Once more I point out that I am not professing to make answers. I cannot see the future. The world may come out of this struggle so nauseated by the destruction and beastliness of war tht the most revolutionary ideas on national status will be accepted with quick relief. But, on the other hand, we may come out with such detestation of everything that Germany has stood for that we shall refuse to admit her to any society of nations, least of all one in which we are a relatively unarmed member.
But the point is that, whatever the answer is to be, we shall make it at the right time and place more intelligently if we face up in our thinking to the basic fact that freedom from international fear will require more than a striking phrase, more even than a passionate longing and belief. It will require some international machinery, the blue-prints of which will demand the best brains of every nation.
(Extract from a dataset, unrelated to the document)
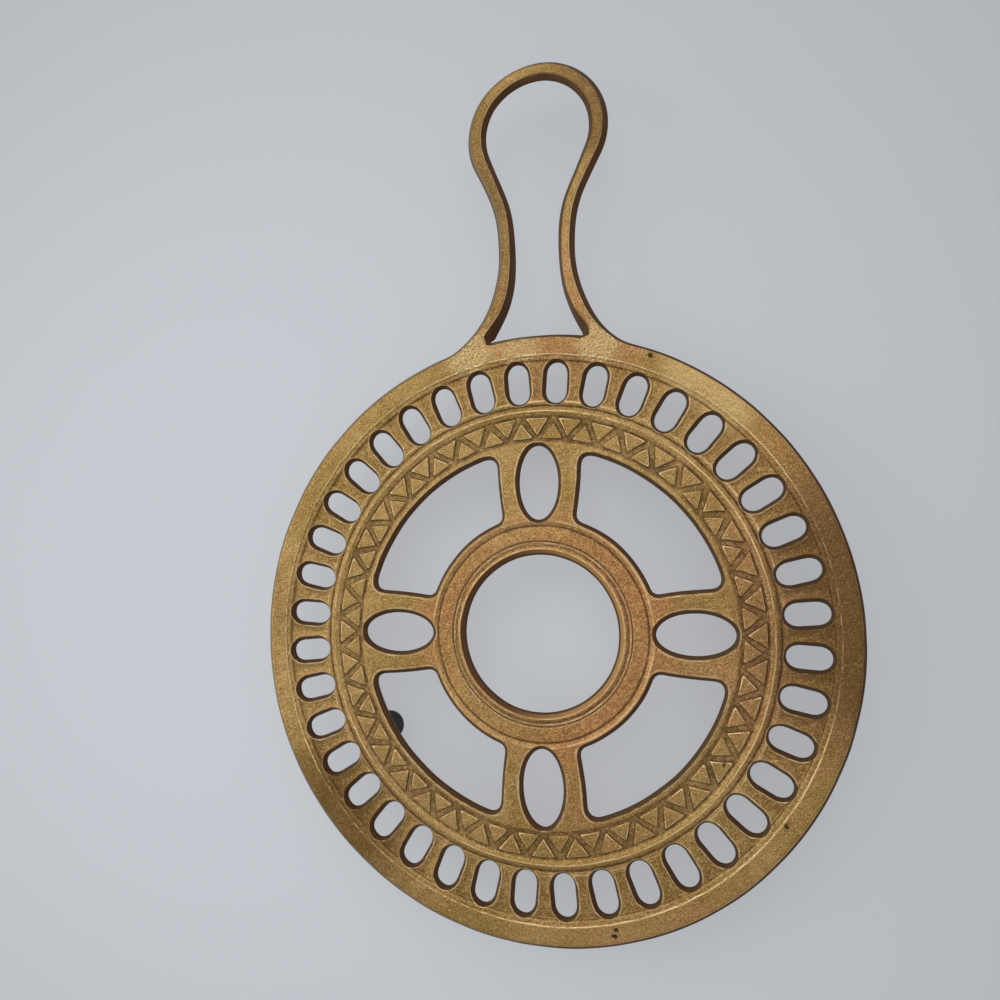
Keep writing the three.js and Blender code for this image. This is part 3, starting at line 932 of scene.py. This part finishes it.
class Value:
    """An output of a node. Python's operators on it add Math nodes."""

    def __init__(self, nodes, socket):
        self.nodes = nodes
        self.socket = socket

    def math(self, operation, *others, swapped=False):
        values = (*others, self) if swapped else (self, *others)
        return self.nodes.add("ShaderNodeMath", {"operation": operation}, dict(enumerate(values)))

    def __add__(self, other):
        return self.math("ADD", other)

    def __radd__(self, other):
        return self.math("ADD", other, swapped=True)

    def __sub__(self, other):
        return self.math("SUBTRACT", other)

    def __rsub__(self, other):
        return self.math("SUBTRACT", other, swapped=True)

    def __mul__(self, other):
        return self.math("MULTIPLY", other)

    def __rmul__(self, other):
        return self.math("MULTIPLY", other, swapped=True)

    def __truediv__(self, other):
        return self.math("DIVIDE", other)

    def __rtruediv__(self, other):
        return self.math("DIVIDE", other, swapped=True)

    def __abs__(self):
        return self.math("ABSOLUTE")

    def larger(self, other):
        """The larger of this value and another."""
        return self.math("MAXIMUM", other)

    def eased(self, low, high, to_low=0.0, to_high=1.0):
        """This value moved smoothly from one range to another."""
        ranges = {"From Min": low, "From Max": high, "To Min": to_low, "To Max": to_high}
        settings = {"interpolation_type": "SMOOTHSTEP"}
        return self.nodes.add("ShaderNodeMapRange", settings, {"Value": self, **ranges})


class Nodes:
    """Adds nodes to a shader's or a Geometry Nodes tree."""

    def __init__(self, tree):
        self.tree = tree

    def add(self, kind, settings=None, sockets=None, output=0):
        """A node of this kind. Its settings come first, then the values or links of its sockets."""
        made = self.tree.nodes.new(kind)
        for name, value in (settings or {}).items():
            setattr(made, name, value)
        for name, value in (sockets or {}).items():
            for one in value if isinstance(value, list) else [value]:
                if isinstance(one, Value):
                    self.tree.links.new(one.socket, made.inputs[name])
                else:
                    made.inputs[name].default_value = one
        return Value(self, made.outputs[output]) if made.outputs else None


def turned_copies(nodes, source, count, first_turn, centre):
    """Copies of an object, evenly turned about the centre."""
    points = nodes.add("GeometryNodePoints", {}, {"Count": count, "Position": centre})
    index = nodes.add("GeometryNodeInputIndex")
    turn = first_turn + index * (2 * math.pi) / count
    euler = nodes.add("ShaderNodeCombineXYZ", {}, {"Z": turn})
    rotation = nodes.add("FunctionNodeEulerToRotation", {}, {0: euler})
    shape = nodes.add("GeometryNodeObjectInfo", {}, {"Object": source}, output="Geometry")
    sockets = {"Points": points, "Instance": shape, "Rotation": rotation}
    return nodes.add("GeometryNodeInstanceOnPoints", {}, sockets)


CASTING_INPUTS = {
    "Band Sector": "NodeSocketObject",
    "Slots": "NodeSocketInt",
    "First Slot": "NodeSocketFloat",
    "Spoke Quarter": "NodeSocketObject",
    "Spokes": "NodeSocketInt",
    "Leg": "NodeSocketObject",
    "Legs": "NodeSocketInt",
    "First Leg": "NodeSocketFloat",
    "Disc Centre": "NodeSocketVector",
    "Weld Distance": "NodeSocketFloat",
    "Finish": "NodeSocketMaterial",
}


def casting_tree():
    """The tree that turns band, spokes and legs round and joins them to the rim and handle."""
    tree = bpy.data.node_groups.new("turn the casting's parts", "GeometryNodeTree")
    tree.interface.new_socket("Rim and Handle", in_out="INPUT", socket_type="NodeSocketGeometry")
    for name, kind in CASTING_INPUTS.items():
        tree.interface.new_socket(name, in_out="INPUT", socket_type=kind)
    tree.interface.new_socket("Casting", in_out="OUTPUT", socket_type="NodeSocketGeometry")
    nodes = Nodes(tree)
    given = nodes.add("NodeGroupInput").socket.node.outputs
    entry = {socket.name: Value(nodes, socket) for socket in given if socket.name}
    centre = entry["Disc Centre"]
    band = turned_copies(nodes, entry["Band Sector"], entry["Slots"], entry["First Slot"], centre)
    spokes = turned_copies(nodes, entry["Spoke Quarter"], entry["Spokes"], 0, centre)
    legs = turned_copies(nodes, entry["Leg"], entry["Legs"], entry["First Leg"], centre)
    sockets = {"Geometry": entry["Rim and Handle"], "Translation": centre}
    rim = nodes.add("GeometryNodeTransform", {}, sockets)
    plate = nodes.add("GeometryNodeJoinGeometry", {}, {"Geometry": [rim, band, spokes]})
    plate = nodes.add("GeometryNodeRealizeInstances", {}, {"Geometry": plate})
    sockets = {"Geometry": plate, "Distance": entry["Weld Distance"]}
    plate = nodes.add("GeometryNodeMergeByDistance", {}, sockets)
    whole = nodes.add("GeometryNodeJoinGeometry", {}, {"Geometry": [plate, legs]})
    whole = nodes.add("GeometryNodeRealizeInstances", {}, {"Geometry": whole})
    sockets = {"Geometry": whole, "Material": entry["Finish"]}
    nodes.add("NodeGroupOutput", {}, {0: nodes.add("GeometryNodeSetMaterial", {}, sockets)})
    return tree


def grown(start, tree, inputs, name):
    """A plain mesh object: what the tree makes of the start object with these inputs."""
    modifier = start.modifiers.new("grow", "NODES")
    modifier.node_group = tree
    for item in tree.interface.items_tree:
        if item.in_out == "INPUT" and item.name in inputs:
            modifier[item.identifier] = inputs[item.name]
    evaluated = start.evaluated_get(bpy.context.evaluated_depsgraph_get())
    mesh = bpy.data.meshes.new_from_object(evaluated)
    start.modifiers.remove(modifier)
    made = bpy.data.objects.new(name, mesh)
    bpy.context.scene.collection.objects.link(made)
    return made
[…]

But governments may be restrained from war not only by force from without but by pressure from within. As Field Marshal Smuts has said, "The individual is basic to any world order that is worth while." If the individual, as in the past generation, neglects politics - except as a means of obtaining some selfish end - then the people will at times of crisis be dumb and impotent, and despotic rulers will make war.
I cannot elaborate this theme at present, but if you reflect upon it you will see that it adds the third and vital element to our analysis. We have seen two of them: a passionate longing for peace, and an international machinery for peace. The third is the motive power for the machine: that intelligent citizenship among ordinary men and women which rulers will respect and which will be the greatest enemy of war.